Upon release as a single, "Burn" topped the US Bubbling Under Hot 100 Singles chart, published by Billboard. The song earlier entered the US Hot R&B/Hip-Hop Songs chart at number 86 for the issue dated August 4, 2012, only appearing for a week. On May 6, 2019, "Burn" was awarded a gold certification by the Recording Industry Association of America (RIAA) for pushing 500,000 certified units in the US.

==Music video and other usage==
On September 22, 2012, Mill and Big Sean filmed the music video for "Burn" at a warehouse in Miami. During Big Sean's close-up shoot with a crocodile, Mill implored, "You damn near tripped over that bitch wen u walked by...good luck!!" The music video premiered on October 10, 2012, and was directed by Dre Films. It begins by showing Mill in a warehouse, with crocodiles and a ring of rising flames surrounding him. One of the animals is next to a bottle of Patrón and the scene shortly changes to a parking lot in the warehouse, where Big Sean and female models join Mill. Motorcycles and exploding cars appear alongside the rappers, and at points, the models wear gas masks.
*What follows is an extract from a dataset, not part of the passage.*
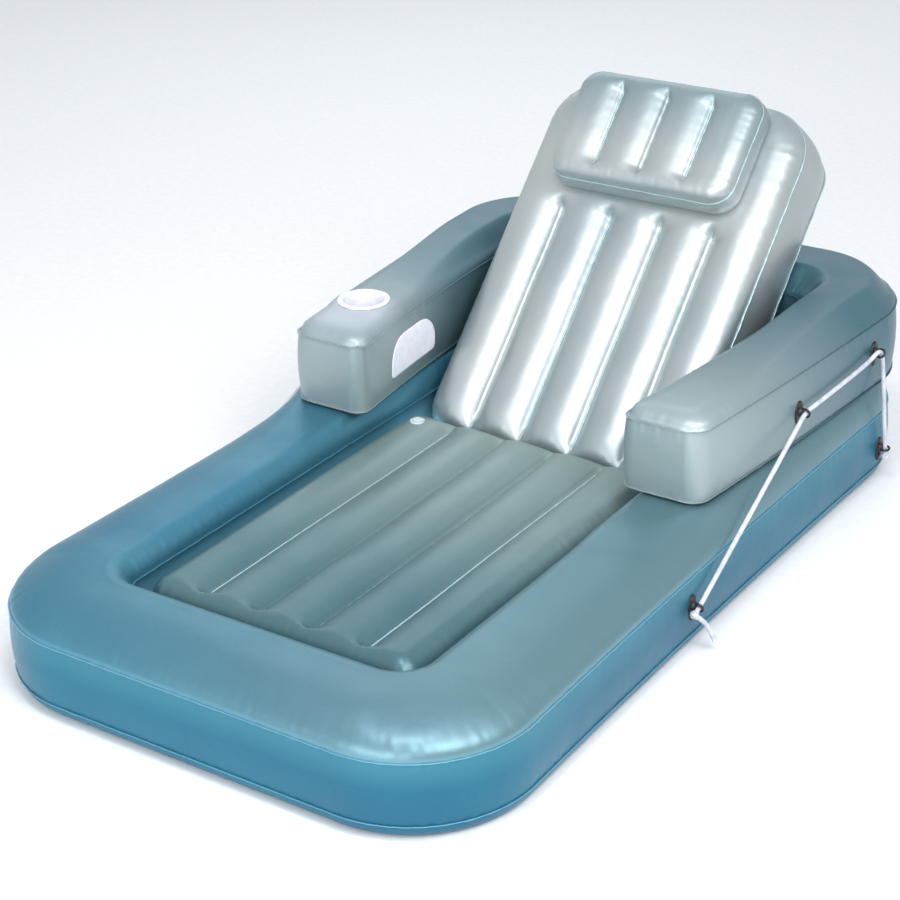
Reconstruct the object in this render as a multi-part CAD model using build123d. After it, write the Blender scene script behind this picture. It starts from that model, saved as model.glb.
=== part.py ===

Mill shows off his jewellery next to a crocodile and for the conclusion, he moves forward with Big Sean as a car explodes.

On July 20, 2012, rapper Diggy Simmons released a freestyle over the instrumental of "Burn". In the freestyle, he mentions the original artists and calls out criticism of his first-week sales, alongside addressing how he sorted his problems with fellow rapper J. Cole.

== Charts ==

Chart performance for "Burn"
| Chart (2012) | Peak position |
|---|---|
| US Bubbling Under Hot 100 (Billboard) | 1 |
| US Hot R&B/Hip-Hop Songs (Billboard) | 86 |

==Certifications==

Certifications for "Burn"
| Region | Certification | Certified units/sales |
| United States (RIAA) | Gold | 500,000^{‡} |
^{‡} Sales+streaming figures based on certification alone.